While legacy arguments are mostly used by dot advocates, slash advocates also find reason to draw these comparisons. Some make the legacy argument that Gale categories are colon-separated, and that there is precedent for using colons to separate slash-delimited lists (such as UNIX $PATH). Indeed, some of them draw the filesystem anology further, suggesting that filename-like "relative" and "absolute" (slash-rooted) paths could be used to conveniently navigate long directed categories.
Since in-band delimiters make it difficult or impossible to use the delimiter character in category units, another kind of legacy argument tries to avoid the use of common characters. For example, slash advocates note that it's difficult to include an Internet hostname in a dot-delimited category; dot advocates argue that slashes are actually more common in names (X/Open, PL/SQL, and of course filenames and such) than dots are.
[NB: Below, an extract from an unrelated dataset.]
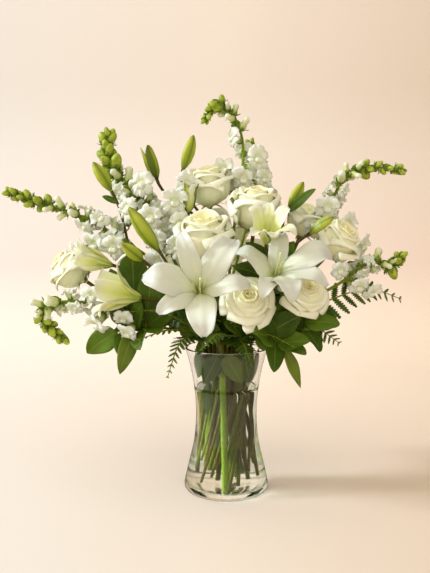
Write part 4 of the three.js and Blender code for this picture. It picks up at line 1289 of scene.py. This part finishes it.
def grow_sprig(shape, index, name, twig, leaves, slot, vase_leaves):
    """A twig with the leaves of its table, a crowd of others, and those inside the vase."""
    line = spline(twig, 25)
    whole, radii = stem_and_line(slot, line, tangents(line), STEM_RADIUS["sprig"], 0.9, bends=14)
    shape.tube(whole, radii, 9, "stem", tint=0.15 + 0.1 * (index % 3), level_start=True)
    face = SPRIG_FACING.get(name, direction(math.radians(slot[1]), 0.7))
    for k, (t, tip, width) in enumerate(leaves):
        root = line[round(t * (len(line) - 1))]
        finish = "olive_leaf" if (name, k) in OLIVE_LEAVES else "salal"
        across = unit(np.cross(tip - root, face))
        add_twig_leaf(shape, root, tip, width, SEEDS["sprig_leaf"] + index * 10 + k, finish, across=across)
    count = 18 if twig[0][1] < 0 else 14
    add_crowd(shape, whole[14:], slot[1], count, SEEDS["crowd"] + index)
    for k, (root, tip, width) in enumerate(vase_leaves):
        round_the_glass = np.array([-root[1], root[0], 0.0])
        grid = leaf_grid(root, tip, width, rise=0.0, fold=0.0, waves=0.01,
                         seed=SEEDS["vase_leaf"] + index * 5 + k, across=round_the_glass)
        shape.skin(grid, 0.6, "olive_leaf" if (name, k) == OLIVE_VASE_LEAF else "salal")


def build_pieces():
    """The vase, the water, and a piece for every row of the tables. Roses have two pieces, and the one
    made here is the stem."""
    add_piece("vase_glass", vase_shape(), "vase_glass", "vase")
    add_piece("vase_water", water_shape(), "water", "water_lower", "water_upper")
    for table, grow, node_ending, ending, slot in (
        (ROSES, grow_rose, "_stem", "_stalk", "rose_stem"),
        (LILY_STEMS, grow_lily_stem, "", "_trunk", "lily_stem"),
        (BLOOMS, grow_bloom, "", "_flower", "lily_petal"),
        (BUDS, grow_bud, "", "_closed", "lily_bud"),
        (SNAPDRAGONS, grow_snapdragon, "", "_spike", "snapdragon"),
        (FERNS, grow_fern, "", "_frond", "fern_leaf"),
        (SPRIGS, grow_sprig, "", "_leaves", "lemon_leaf"),
    ):
        for index, (name, row) in enumerate(table.items()):
            shape = Shape()
            grow(shape, index, name, *row)
            add_piece(name + ending, shape, slot, name + node_ending)


# ---------------------------------------------------------------- stage, camera and lights

def sweep_outline():
    """The floor seen from its side, in metres: level, then rising behind the object in a smooth sweep."""
    far, radius, top, steps = 0.9, 0.9, 4.0, 12
    bow = [math.pi / 2 * k / steps for k in range(1, steps + 1)]
    level = [(-3.0, 0.0), (far, 0.0)]
    rising = [(far + radius * math.sin(a), radius * (1 - math.cos(a))) for a in bow]
    return level + rising + [(far + radius, top)]


def backdrop_material():
    """Cream paper with painted shade: warmer and darker to the right, where the light from the lamp on the
    left falls off; a little darker where it rises, a painted shade that evens out the lamps' stronger light
    there; and a painted cooler tint above.
    """
    look = Look("backdrop", Roughness=0.85, Specular_IOR_Level=0.1)
    x, y, z = look.parts(look.place())
    from_camera = (y + CAMERA_BACK).maths("MAXIMUM", 0.3)
    # Painted shade: the paper darkens and warms towards the right, as the light from the left falls off.
    across = (x / from_camera + look.noise(3.0) * 0.06) * 1.6 + 0.45
    stops = (0.0, (0.86, 0.78, 0.7)), (0.5, (0.875, 0.748, 0.63)), (1, (0.77, 0.632, 0.5))
    colour = look.ramp(across, *stops)
    # Painted shade and tint by height: darker where the sweep rises and the lamps light it most, and a
    # painted cooler tint higher up, where the cool key lamp hardly reaches.
    painted_height_shade = look.ramp(z / 1.4, (0, (1, 1, 1)), (0.16, (0.865, 0.828, 0.85)), (0.45, (0.885, 0.92, 0.975)))
    look.give(Base_Color=look.mix(1.0, colour, painted_height_shade, "MULTIPLY"))
    return look.material


def build_stage():
    outline = sweep_outline()
    half_width = 4.0
    spots = [(x, y, z) for y, z in outline for x in (-half_width, half_width)]
    faces = [(2 * i, 2 * i + 1, 2 * i + 3, 2 * i + 2) for i in range(len(outline) - 1)]
    mesh = bpy.data.meshes.new("floor")
    mesh.from_pydata(spots, [], faces)
    mesh.polygons.foreach_set("use_smooth", [True] * len(faces))
    mesh.materials.append(backdrop_material())
    floor = show(bpy.data.objects.new("floor", mesh))
    # Its image in the front of the glass would lie as a haze on the stems.
    floor.visible_glossy = False


def add_light(name, kind, place, aim, energy, colour, **settings):
    """Adds a light. Its aim points from what it lights towards it."""
    data = bpy.data.lights.new(name, kind)
    data.energy = energy
    data.color = colour
    for key, value in settings.items():
        setattr(data, key, value)
    light = show(bpy.data.objects.new(name, data))
    light.location = place
    light.rotation_euler = Vector(aim).to_track_quat("Z", "Y").to_euler()
    return light


def build_lights():
    left, front = Vector((-0.95, -0.04, 0.48)), Vector((-0.35, -0.8, 0.6))
    add_light("key", "SUN", left * SUN_DISTANCE, left, 2.35, (0.93, 1.03, 1.14), angle=math.radians(10))
    fill = add_light("fill", "SUN", front * SUN_DISTANCE, front, 1.68, (1, 0.96, 0.87),
                     angle=math.radians(110))
    # Its wide disc would lie as a haze on the whole vase.
    fill.visible_glossy = False
    fill.visible_transmission = False
    add_light("wash", "AREA", (-0.3, 0.5, 2.6), (0, -1.25, 1.4), 5, (1, 0.96, 0.92),
              shape="RECTANGLE", size=3, size_y=0.5, spread=math.radians(100))
    world = bpy.data.worlds.new("studio")
    bpy.context.scene.world = world
    world.use_nodes = True
    background = world.node_tree.nodes["Background"]
    background.inputs["Color"].default_value = (1, 0.91, 0.77, 1)
    background.inputs["Strength"].default_value = 0.45
    world.cycles_visibility.glossy = False


def allow_bounces():
    """Enough bounces for light to find its way through the glass and the water."""
    cycles = bpy.context.scene.cycles
    cycles.max_bounces = 32
    cycles.glossy_bounces = 20
    cycles.transmission_bounces = 32
    cycles.transparent_max_bounces = 24


def build_camera():
    data = bpy.data.cameras.new("camera")
    data.sensor_fit = "VERTICAL"
    data.sensor_height = SENSOR
    data.lens = SENSOR * FOCAL_PIXELS / FRAME_PIXELS
    data.clip_end = 20
    camera = show(bpy.data.objects.new("camera", data))
    camera.location = CAMERA_PLACE
    camera.rotation_euler = (math.pi / 2 - CAMERA_PITCH, 0, 0)
    bpy.context.scene.camera = camera


MATERIALS = make_materials()
build_pieces()
build_stage()
build_lights()
build_camera()
allow_bounces()
bpy.context.scene.view_settings.view_transform = "Standard"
Dot critics also make the point that the directed category structure includes a domain, which should be treated as a single "word". Using dot as a subcategory delimiter might confuse people into thinking that a subscription to "@gale" would receive messages sent to "@gale.org/stuff", which (architecturally) it can never do.
Slash is universally considered "heavier" and more visible than dot. Proponents of the slash consider this a feature, since it makes the delimiter visible, and note that its asymmetric orientation conveys a sense of hierarchy or at least directionality. Proponents of the dot argue that slash is too heavy, and that it outweighs the colon used to separate categories. The dot, they argue, is clearly subordinate to the colon.
Some have proposed other delimiters, mostly argued on a typographical basis. Spaces could be used, either for intracategory delimiters or intercategory separators. If intercategory separators are replaced with spaces or commas, the colon could be repurposed for intracategory use. Most other suggestions for delimiter characters are made in jest.